* START *

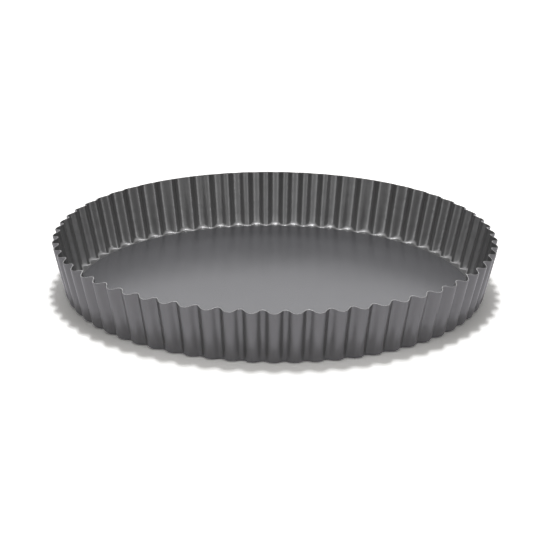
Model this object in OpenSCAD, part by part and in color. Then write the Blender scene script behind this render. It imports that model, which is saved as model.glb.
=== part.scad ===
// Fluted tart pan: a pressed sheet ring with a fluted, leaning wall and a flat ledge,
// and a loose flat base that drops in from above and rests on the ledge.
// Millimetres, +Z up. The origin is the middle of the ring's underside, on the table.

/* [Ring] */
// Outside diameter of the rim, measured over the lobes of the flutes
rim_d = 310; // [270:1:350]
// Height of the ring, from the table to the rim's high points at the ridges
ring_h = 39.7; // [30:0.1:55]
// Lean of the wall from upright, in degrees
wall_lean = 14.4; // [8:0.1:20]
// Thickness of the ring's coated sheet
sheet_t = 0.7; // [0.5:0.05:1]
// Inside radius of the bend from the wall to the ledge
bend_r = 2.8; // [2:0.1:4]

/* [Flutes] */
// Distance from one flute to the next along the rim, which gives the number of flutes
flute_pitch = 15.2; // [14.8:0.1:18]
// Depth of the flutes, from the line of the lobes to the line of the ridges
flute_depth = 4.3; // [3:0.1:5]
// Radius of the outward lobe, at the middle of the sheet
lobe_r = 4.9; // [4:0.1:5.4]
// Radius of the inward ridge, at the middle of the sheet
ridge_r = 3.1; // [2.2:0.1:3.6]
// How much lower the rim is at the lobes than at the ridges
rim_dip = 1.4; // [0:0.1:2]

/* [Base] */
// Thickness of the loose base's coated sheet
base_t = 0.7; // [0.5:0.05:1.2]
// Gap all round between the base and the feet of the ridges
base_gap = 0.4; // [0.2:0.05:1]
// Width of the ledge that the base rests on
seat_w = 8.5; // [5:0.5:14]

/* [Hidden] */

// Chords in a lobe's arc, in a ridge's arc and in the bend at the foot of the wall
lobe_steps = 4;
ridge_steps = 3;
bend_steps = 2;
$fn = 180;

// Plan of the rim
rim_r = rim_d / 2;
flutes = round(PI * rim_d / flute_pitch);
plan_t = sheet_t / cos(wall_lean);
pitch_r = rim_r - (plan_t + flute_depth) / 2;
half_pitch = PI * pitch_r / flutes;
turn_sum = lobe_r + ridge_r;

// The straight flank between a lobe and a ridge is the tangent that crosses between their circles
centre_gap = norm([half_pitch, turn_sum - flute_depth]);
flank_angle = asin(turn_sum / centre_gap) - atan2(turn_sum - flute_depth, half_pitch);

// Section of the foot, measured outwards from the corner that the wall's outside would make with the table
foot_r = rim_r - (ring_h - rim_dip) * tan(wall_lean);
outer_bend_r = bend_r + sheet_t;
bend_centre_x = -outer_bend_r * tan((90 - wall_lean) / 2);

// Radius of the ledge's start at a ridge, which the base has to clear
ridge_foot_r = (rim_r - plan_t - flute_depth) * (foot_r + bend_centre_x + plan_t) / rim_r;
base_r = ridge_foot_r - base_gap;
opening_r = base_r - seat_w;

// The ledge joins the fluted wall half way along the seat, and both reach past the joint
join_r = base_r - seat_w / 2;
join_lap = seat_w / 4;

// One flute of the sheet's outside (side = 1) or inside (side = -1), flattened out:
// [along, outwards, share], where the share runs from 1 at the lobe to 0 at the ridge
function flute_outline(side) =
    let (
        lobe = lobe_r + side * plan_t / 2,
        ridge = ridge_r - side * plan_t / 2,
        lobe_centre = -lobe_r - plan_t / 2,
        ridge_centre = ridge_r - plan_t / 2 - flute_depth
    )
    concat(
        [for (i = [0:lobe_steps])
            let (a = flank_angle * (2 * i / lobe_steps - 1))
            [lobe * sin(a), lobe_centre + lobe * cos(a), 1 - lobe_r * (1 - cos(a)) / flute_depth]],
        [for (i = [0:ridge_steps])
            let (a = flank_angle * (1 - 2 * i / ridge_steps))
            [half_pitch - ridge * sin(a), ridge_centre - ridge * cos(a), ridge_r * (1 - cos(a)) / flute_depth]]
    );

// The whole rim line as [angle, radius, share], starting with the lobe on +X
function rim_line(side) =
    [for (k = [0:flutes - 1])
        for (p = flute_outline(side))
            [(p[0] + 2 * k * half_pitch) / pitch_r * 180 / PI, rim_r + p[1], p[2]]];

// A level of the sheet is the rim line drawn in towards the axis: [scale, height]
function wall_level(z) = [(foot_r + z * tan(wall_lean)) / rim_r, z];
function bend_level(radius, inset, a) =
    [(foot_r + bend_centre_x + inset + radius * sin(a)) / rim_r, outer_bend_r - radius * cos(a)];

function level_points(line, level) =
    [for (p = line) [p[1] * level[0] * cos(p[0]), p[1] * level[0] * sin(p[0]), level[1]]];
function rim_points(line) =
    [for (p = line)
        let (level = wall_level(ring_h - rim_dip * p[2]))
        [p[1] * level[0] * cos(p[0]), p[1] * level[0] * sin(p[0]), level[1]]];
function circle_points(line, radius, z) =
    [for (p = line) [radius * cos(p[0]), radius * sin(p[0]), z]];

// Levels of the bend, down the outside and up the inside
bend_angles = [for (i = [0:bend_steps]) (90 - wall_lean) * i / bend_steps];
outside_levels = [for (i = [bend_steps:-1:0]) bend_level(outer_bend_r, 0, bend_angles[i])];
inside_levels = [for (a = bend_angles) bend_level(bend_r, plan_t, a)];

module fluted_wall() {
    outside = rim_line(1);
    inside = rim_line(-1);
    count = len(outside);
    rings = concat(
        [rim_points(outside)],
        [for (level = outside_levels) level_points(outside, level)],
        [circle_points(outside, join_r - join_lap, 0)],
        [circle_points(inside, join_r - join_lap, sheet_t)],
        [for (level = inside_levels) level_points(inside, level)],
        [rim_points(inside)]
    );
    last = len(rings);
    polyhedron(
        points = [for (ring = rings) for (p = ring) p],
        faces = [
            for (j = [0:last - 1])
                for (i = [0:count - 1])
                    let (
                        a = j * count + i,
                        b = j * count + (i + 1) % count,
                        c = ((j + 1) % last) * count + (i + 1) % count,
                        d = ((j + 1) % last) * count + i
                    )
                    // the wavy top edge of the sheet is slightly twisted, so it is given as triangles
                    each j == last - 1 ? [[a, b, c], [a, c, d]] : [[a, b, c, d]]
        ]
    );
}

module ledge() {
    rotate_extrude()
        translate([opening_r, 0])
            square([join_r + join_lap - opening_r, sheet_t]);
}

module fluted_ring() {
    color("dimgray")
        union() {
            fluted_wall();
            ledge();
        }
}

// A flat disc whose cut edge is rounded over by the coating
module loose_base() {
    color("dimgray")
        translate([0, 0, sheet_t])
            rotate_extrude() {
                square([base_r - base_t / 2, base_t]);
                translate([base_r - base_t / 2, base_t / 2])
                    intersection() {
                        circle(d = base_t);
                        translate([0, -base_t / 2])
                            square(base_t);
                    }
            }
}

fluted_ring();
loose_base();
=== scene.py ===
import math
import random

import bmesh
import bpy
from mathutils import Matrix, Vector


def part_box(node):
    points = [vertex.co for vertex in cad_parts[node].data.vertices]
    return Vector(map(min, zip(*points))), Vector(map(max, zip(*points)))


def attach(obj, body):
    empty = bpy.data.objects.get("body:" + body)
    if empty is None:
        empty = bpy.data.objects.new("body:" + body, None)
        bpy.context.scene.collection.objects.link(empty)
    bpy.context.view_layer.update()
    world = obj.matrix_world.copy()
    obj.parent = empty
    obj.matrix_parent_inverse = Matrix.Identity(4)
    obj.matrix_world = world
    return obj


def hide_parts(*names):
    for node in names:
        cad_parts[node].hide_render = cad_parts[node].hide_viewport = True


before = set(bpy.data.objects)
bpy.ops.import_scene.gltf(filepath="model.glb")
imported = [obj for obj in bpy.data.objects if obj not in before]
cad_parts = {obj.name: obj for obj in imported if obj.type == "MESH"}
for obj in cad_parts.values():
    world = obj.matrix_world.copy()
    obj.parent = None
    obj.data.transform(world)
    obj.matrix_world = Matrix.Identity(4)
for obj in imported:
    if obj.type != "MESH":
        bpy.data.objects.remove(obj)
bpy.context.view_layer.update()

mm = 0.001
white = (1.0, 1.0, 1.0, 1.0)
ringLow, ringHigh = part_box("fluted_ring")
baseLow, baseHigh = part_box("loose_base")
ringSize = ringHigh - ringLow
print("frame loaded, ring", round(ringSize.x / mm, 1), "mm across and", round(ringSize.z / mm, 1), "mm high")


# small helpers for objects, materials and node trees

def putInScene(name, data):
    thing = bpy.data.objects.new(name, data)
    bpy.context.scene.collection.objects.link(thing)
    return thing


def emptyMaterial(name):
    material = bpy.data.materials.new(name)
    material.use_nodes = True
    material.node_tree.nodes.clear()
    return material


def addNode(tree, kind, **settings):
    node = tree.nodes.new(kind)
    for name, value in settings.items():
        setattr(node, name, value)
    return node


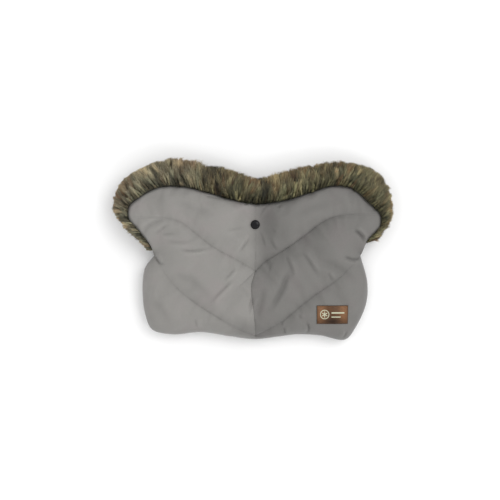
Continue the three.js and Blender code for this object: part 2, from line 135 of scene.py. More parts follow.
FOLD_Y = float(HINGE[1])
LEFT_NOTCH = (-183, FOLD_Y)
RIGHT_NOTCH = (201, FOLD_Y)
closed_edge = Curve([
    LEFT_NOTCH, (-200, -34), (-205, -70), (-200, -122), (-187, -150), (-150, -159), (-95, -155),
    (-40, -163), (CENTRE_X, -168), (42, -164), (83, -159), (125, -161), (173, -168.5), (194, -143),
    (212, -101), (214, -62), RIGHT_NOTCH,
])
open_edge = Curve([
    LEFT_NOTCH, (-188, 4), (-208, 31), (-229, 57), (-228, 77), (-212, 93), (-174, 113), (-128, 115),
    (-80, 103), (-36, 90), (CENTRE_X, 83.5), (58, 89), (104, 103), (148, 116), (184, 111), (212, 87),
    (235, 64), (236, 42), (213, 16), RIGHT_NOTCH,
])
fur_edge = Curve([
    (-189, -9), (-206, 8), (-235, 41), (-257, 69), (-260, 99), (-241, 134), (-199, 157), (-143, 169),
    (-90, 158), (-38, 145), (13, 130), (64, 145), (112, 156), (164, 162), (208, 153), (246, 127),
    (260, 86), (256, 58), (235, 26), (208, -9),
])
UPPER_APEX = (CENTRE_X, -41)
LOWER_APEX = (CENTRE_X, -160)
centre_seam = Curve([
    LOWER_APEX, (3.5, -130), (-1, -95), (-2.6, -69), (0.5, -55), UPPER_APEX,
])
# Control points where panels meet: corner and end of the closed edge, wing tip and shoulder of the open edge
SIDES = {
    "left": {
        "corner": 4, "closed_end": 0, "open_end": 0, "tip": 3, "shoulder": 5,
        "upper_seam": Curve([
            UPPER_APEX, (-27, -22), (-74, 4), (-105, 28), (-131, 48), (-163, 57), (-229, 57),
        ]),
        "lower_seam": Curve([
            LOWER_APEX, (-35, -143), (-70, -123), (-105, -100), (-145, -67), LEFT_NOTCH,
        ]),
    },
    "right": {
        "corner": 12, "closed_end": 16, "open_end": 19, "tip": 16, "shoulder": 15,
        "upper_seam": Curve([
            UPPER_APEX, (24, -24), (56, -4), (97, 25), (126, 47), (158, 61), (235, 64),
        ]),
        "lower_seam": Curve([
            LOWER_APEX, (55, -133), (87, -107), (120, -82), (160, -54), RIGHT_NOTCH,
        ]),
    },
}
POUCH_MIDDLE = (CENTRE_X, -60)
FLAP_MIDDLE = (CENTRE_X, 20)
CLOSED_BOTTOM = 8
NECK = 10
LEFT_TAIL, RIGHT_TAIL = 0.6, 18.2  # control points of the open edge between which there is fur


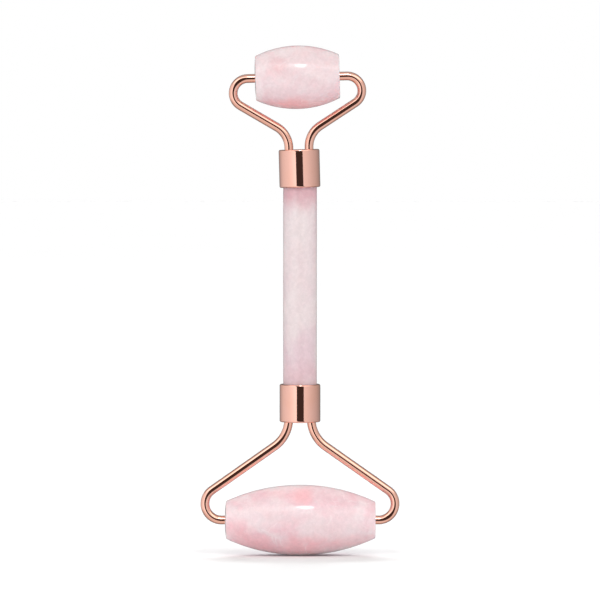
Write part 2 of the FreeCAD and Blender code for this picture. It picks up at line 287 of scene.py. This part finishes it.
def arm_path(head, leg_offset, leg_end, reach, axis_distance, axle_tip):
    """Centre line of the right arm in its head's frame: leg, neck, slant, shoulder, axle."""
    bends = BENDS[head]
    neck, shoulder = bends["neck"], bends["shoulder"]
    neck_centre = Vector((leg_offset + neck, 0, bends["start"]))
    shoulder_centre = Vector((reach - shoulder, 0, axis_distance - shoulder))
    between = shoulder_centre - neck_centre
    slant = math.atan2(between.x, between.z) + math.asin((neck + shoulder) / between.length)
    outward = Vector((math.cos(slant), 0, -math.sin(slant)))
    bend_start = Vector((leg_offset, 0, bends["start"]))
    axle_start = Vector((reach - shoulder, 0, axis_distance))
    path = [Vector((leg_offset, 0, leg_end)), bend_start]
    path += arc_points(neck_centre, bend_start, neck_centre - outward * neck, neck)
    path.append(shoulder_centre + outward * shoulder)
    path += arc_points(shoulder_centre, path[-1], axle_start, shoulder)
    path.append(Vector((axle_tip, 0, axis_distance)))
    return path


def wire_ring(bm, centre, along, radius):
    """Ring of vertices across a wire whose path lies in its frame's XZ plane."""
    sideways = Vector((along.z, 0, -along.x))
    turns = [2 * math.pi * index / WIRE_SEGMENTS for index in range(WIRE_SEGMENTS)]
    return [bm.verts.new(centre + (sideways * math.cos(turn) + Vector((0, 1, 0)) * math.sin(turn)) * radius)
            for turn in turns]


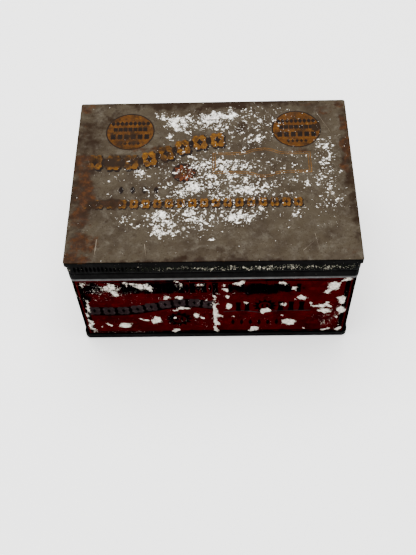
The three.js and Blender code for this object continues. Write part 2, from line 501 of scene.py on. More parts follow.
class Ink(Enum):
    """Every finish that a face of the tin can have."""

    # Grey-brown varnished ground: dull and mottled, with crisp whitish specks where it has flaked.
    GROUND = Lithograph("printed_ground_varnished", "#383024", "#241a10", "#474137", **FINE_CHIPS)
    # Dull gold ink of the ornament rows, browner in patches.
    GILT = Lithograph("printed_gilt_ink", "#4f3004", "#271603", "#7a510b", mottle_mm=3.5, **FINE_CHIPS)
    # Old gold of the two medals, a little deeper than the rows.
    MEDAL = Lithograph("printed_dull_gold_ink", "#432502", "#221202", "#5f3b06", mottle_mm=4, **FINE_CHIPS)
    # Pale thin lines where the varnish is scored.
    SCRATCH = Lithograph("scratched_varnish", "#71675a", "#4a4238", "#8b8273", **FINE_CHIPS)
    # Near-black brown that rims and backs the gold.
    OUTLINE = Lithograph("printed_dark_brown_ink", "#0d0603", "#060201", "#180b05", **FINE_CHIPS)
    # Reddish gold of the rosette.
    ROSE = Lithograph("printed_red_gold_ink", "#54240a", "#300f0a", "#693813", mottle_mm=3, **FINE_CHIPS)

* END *

■ **TASK DETAILS**:
Copy only this span: the line that contains "The three.js and Blender code for this object continues.", the last line, and every line between them.

■ **TASK RESULT**:
The three.js and Blender code for this object continues. Write part 2, from line 501 of scene.py on. More parts follow.
class Ink(Enum):
    """Every finish that a face of the tin can have."""

    # Grey-brown varnished ground: dull and mottled, with crisp whitish specks where it has flaked.
    GROUND = Lithograph("printed_ground_varnished", "#383024", "#241a10", "#474137", **FINE_CHIPS)
    # Dull gold ink of the ornament rows, browner in patches.
    GILT = Lithograph("printed_gilt_ink", "#4f3004", "#271603", "#7a510b", mottle_mm=3.5, **FINE_CHIPS)
    # Old gold of the two medals, a little deeper than the rows.
    MEDAL = Lithograph("printed_dull_gold_ink", "#432502", "#221202", "#5f3b06", mottle_mm=4, **FINE_CHIPS)
    # Pale thin lines where the varnish is scored.
    SCRATCH = Lithograph("scratched_varnish", "#71675a", "#4a4238", "#8b8273", **FINE_CHIPS)
    # Near-black brown that rims and backs the gold.
    OUTLINE = Lithograph("printed_dark_brown_ink", "#0d0603", "#060201", "#180b05", **FINE_CHIPS)
    # Reddish gold of the rosette.
    ROSE = Lithograph("printed_red_gold_ink", "#54240a", "#300f0a", "#693813", mottle_mm=3, **FINE_CHIPS)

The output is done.